After the event legal expense insurance (AEI)

With traditional time based charges, this type of legal expense insurance will pay for your solicitors’ fees and disbursements in the run up to trial. If you lose, you will not have to repay these costs and the insurance will also cover any liability you incur in having to pay your opponent’s costs under a costs order. You will not have to pay the insurance premium up front and it will not be payable if you lose. It will only be payable if you win after the trial at a time when funds may be available from your opponent from the payment of any judgement or costs order made by the court. However, it is important to note that the liability to pay the premium remains regardless of whether any payment of any judgement or costs order is actually recovered from your opponent.

AEI is also useful when used in conjunction with a CFA. It will fund your disbursements in the run up to trial and these will not be repayable if you lose (in the same way that our costs will not be payable if you lose in a no win no fee CFA). The premium will only be payable if you win in the same way as described above when AEI is used with traditional time based charging arrangements.

As insurers will be taking on significant risk, they often require a thorough consideration of the evidence and strong assessment of merits from an independent barrister before they are willing to proceed. It should be noted that premiums can be high and are not recoverable from your opponent. This means that it may significantly eat into any recovery made from your opponent.


Damages based agreement (DBA)

These are agreements where we are paid a percentage of the damages recovered. The percentage cannot exceed 50% of the damages recovered less any barristers’ fees.
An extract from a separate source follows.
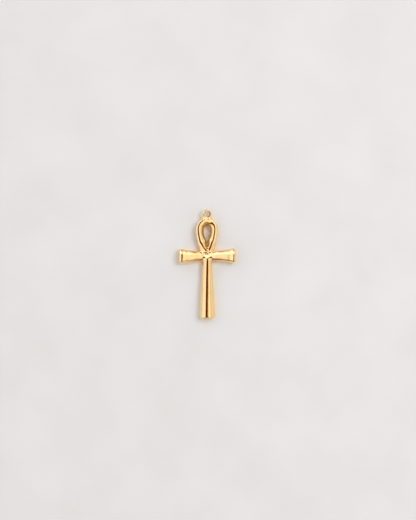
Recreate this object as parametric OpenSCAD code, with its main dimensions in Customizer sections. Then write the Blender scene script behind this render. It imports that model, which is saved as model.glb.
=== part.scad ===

The actual percentage applied will be calculated based on an assessment of the chances of success after a thorough review of the evidence.

A DBA can be combined with AEI in the same way as with a CFA to provide cover for your disbursements and any costs order should you lose at trial.


Third party funding

If you are a member of a trade union or a professional body, they may provide you with funding for legal expenses as part of the benefits of membership.